▸ Direction: Each line from the start of the data below through the one containing "self.tree = tree" must be reproduced exactly.

▸ Source excerpt:
* START *

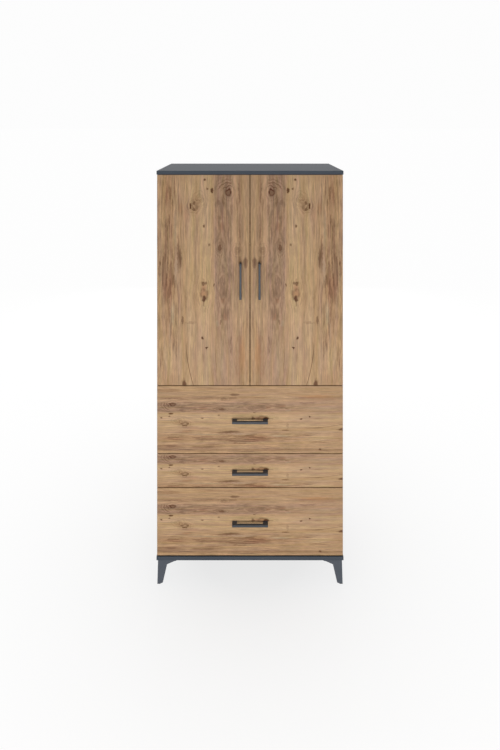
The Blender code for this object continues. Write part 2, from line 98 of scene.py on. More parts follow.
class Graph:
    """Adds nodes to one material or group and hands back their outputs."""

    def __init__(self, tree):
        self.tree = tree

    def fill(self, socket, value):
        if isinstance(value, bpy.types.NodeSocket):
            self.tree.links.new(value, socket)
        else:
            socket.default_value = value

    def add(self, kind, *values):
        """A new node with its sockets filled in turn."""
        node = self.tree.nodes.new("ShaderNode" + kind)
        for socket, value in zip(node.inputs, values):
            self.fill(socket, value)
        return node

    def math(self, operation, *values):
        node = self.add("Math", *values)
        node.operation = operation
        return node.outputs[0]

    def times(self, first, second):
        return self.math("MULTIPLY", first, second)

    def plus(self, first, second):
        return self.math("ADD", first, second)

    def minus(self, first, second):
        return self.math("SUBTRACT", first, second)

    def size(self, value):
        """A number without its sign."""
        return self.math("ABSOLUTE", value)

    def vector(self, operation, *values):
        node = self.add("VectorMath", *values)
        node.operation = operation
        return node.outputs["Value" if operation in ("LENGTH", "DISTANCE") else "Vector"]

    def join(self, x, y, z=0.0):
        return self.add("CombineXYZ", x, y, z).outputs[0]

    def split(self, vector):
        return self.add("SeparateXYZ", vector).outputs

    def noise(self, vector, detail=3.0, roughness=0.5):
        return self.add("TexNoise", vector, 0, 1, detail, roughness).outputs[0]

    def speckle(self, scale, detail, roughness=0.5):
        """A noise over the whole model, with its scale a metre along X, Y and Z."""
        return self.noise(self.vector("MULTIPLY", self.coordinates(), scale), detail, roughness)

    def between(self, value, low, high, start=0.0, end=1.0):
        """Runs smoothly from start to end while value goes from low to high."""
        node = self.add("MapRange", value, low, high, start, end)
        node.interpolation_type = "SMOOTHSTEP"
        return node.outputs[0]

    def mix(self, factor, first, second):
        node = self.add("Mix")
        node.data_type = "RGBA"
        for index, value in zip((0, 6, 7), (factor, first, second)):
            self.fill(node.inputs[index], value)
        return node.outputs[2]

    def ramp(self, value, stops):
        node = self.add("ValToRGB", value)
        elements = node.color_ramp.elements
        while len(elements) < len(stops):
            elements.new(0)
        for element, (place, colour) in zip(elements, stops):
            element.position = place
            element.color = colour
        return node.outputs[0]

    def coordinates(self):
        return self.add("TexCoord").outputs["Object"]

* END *

▸ Right answer:
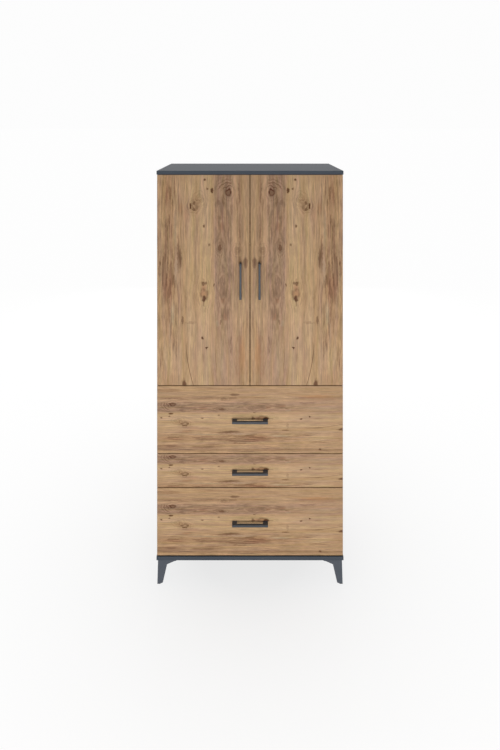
The Blender code for this object continues. Write part 2, from line 98 of scene.py on. More parts follow.
class Graph:
    """Adds nodes to one material or group and hands back their outputs."""

    def __init__(self, tree):
        self.tree = tree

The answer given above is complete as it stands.